- **Exercise aim**
Will you give the material below again, every line exactly as it is?

- **Provided data**

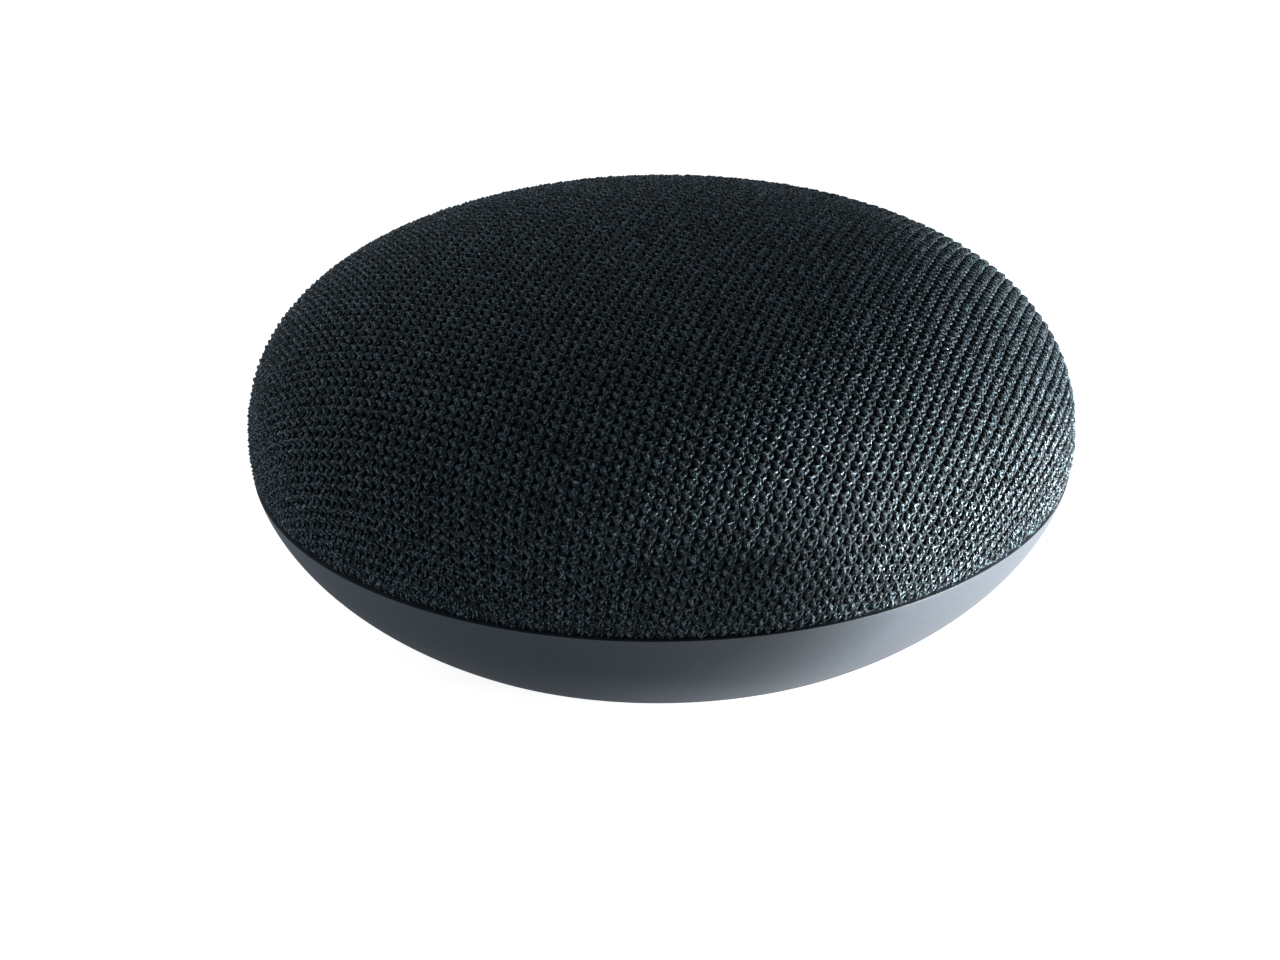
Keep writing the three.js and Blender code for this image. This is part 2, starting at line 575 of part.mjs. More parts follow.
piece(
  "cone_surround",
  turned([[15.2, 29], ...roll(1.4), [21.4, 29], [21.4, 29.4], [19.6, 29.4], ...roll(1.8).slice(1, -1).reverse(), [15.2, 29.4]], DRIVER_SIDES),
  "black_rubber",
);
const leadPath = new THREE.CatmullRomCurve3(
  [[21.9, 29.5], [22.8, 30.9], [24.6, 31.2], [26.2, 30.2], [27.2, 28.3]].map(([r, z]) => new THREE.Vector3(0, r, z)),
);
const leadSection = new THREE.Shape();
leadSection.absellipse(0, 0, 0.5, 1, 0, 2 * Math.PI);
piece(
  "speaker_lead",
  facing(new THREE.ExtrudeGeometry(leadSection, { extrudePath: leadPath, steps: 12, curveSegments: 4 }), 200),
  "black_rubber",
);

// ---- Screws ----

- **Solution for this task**
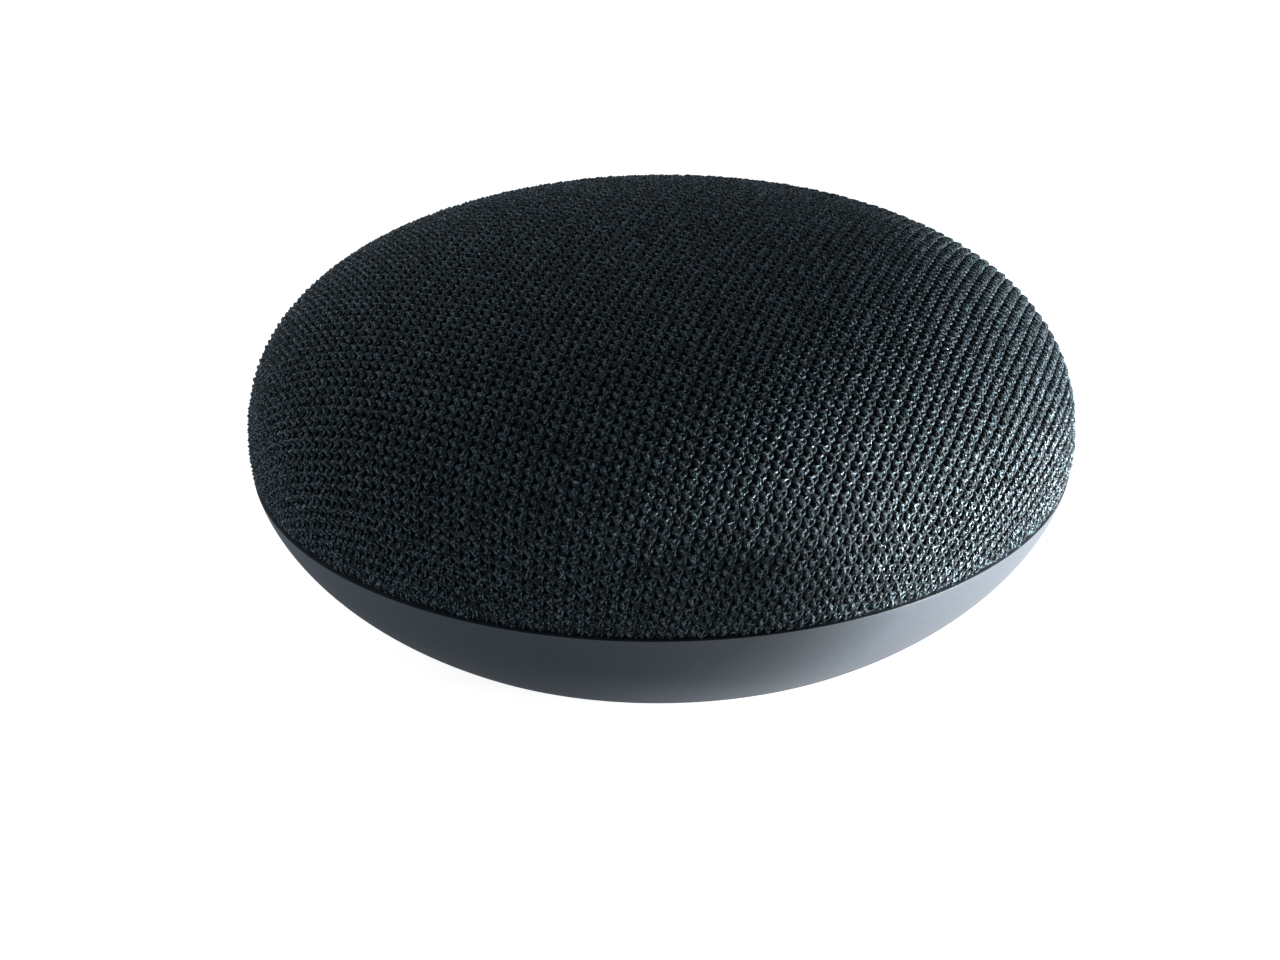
Keep writing the three.js and Blender code for this image. This is part 2, starting at line 575 of part.mjs. More parts follow.
piece(
  "cone_surround",
  turned([[15.2, 29], ...roll(1.4), [21.4, 29], [21.4, 29.4], [19.6, 29.4], ...roll(1.8).slice(1, -1).reverse(), [15.2, 29.4]], DRIVER_SIDES),
  "black_rubber",
);
const leadPath = new THREE.CatmullRomCurve3(
  [[21.9, 29.5], [22.8, 30.9], [24.6, 31.2], [26.2, 30.2], [27.2, 28.3]].map(([r, z]) => new THREE.Vector3(0, r, z)),
);
const leadSection = new THREE.Shape();
leadSection.absellipse(0, 0, 0.5, 1, 0, 2 * Math.PI);
piece(
  "speaker_lead",
  facing(new THREE.ExtrudeGeometry(leadSection, { extrudePath: leadPath, steps: 12, curveSegments: 4 }), 200),
  "black_rubber",
);

// ---- Screws ----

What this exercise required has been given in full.